By Bill Finley
Embattled trainer Bob Baffert took his fight to clear his name to a national audience Monday, appearing on the Fox News show “America's Newsroom” where he once again emphatically denied any wrongdoing in the case of Medina Spirit (Protonico). Pressed on the issue by co-host Bill Hemmer, Baffert doubled down on denials he made Sunday, saying, “We did not cheat to win the Kentucky Derby.”
Baffert has found himself in the cross hairs of one of the biggest scandals ever to hit horse racing and the GI Kentucky Derby. The story exploded Sunday morning when Baffert hastily called a press conference at Churchill Downs to inform the media that the he had ben notified by the Kentucky Racing Commission that Medina Spirit tested positive for the corticosteroid betamethasone. The betamethasone finding, if confirmed by a split sample, will be Baffert's fifth positive test for a regulated but prohibited-on-race-day drug within the past year. In every instance, he has denied any wrongdoing.
As he did Sunday, Baffert made the case to the Fox audience that the problem was not with him or his stable but with a drug testing system that is so precise it can find minuscule trace amounts of therapeutic drugs that are not known to be performance-enhancers.
“What's happening is they're testing at these picogram levels,” Baffert said. “America doesn't know about picograms. It's like a salt grain in an Olympic size pool. He had 21 picograms, which has no effect at all. The thing is, a few years ago this never would have been called. In California, they never would have called this a positive. They shouldn't have called it a positive. We're living in a new world. These horses don't live in a bubble. They are out in the open, people are touching them. After the Derby, everybody was up there touching him. There are so many ways these horses can get contaminated. They're testing at these ridiculously low levels. I've been saying for over a year now, this is going to get innocent people in trouble. This is what has happened now.”
Baffert has maintained all along that Medina Spirit has never been given betamethasone.
“This did not happen,” he said. “This horse has never been treated with that. Actually, it's a legal therapeutic medicine and the amount (found in the post-race drug test) wouldn't have any effect on the horse anyway. That horse was never treated with that and so that's the disturbing part of it. I never thought I'd have to be fighting for my reputation and this poor horse's reputation because of the new regulations. They are testing these horse at contaminated levels. It's been a horrible experience.”
Baffert told the Fox audience that there was no way he would have given this particular drug to a horse just prior to a race.
“Bob Baffert is not stupid,” he said. “That is not a drug that I would use on a horse. We don't use that drug. The horse never had that in him. We have the documentation. We're going to show everything.”
Baffert confirmed that Medina Spirit and stablemate Concert Tour (Street Sense) were on their way to Baltimore to prepare for the GI Preakness S. By early afternoon Monday, it was not clear if the Maryland Jockey Club would allow them to be entered or whether or not they could be entered under another trainer's name.
On Sunday, Churchill Downs issued a statement in which it said that Baffert had been suspended from entering any horses there during the remainder of the meet.
“I haven't heard anything officially,” he said of the Preakness. “They haven't told me anything.

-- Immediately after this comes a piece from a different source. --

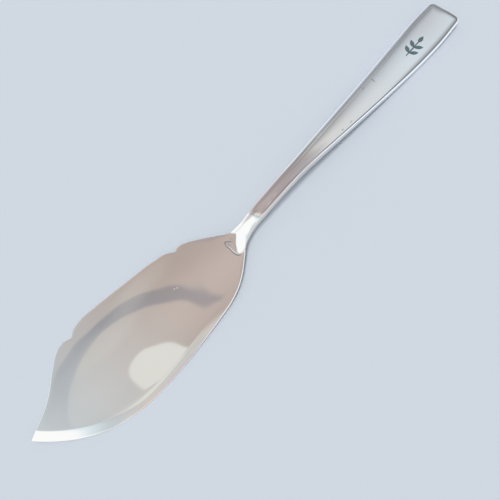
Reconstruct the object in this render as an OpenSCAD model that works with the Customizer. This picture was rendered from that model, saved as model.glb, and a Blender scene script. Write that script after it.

Churchill Downs came out with that statement and that was pretty harsh. We live in a different world. This America is different. This was a cancel culture kind of thing, We're prepared to run.”
Baffert said he realized that he is under a microscope and that the Medina Spirit positive could have lasting impact on his reputation.
“I want to protect my legacy,” he said. “I have trained great horses, the best horses that have run. My record has proven that. It's horrible that this has happened. This horse never got that medication. It's an injustice to the horse. He's a great horse. He ran hard and he deserved to win that race. It kills me. These horses are like my children.”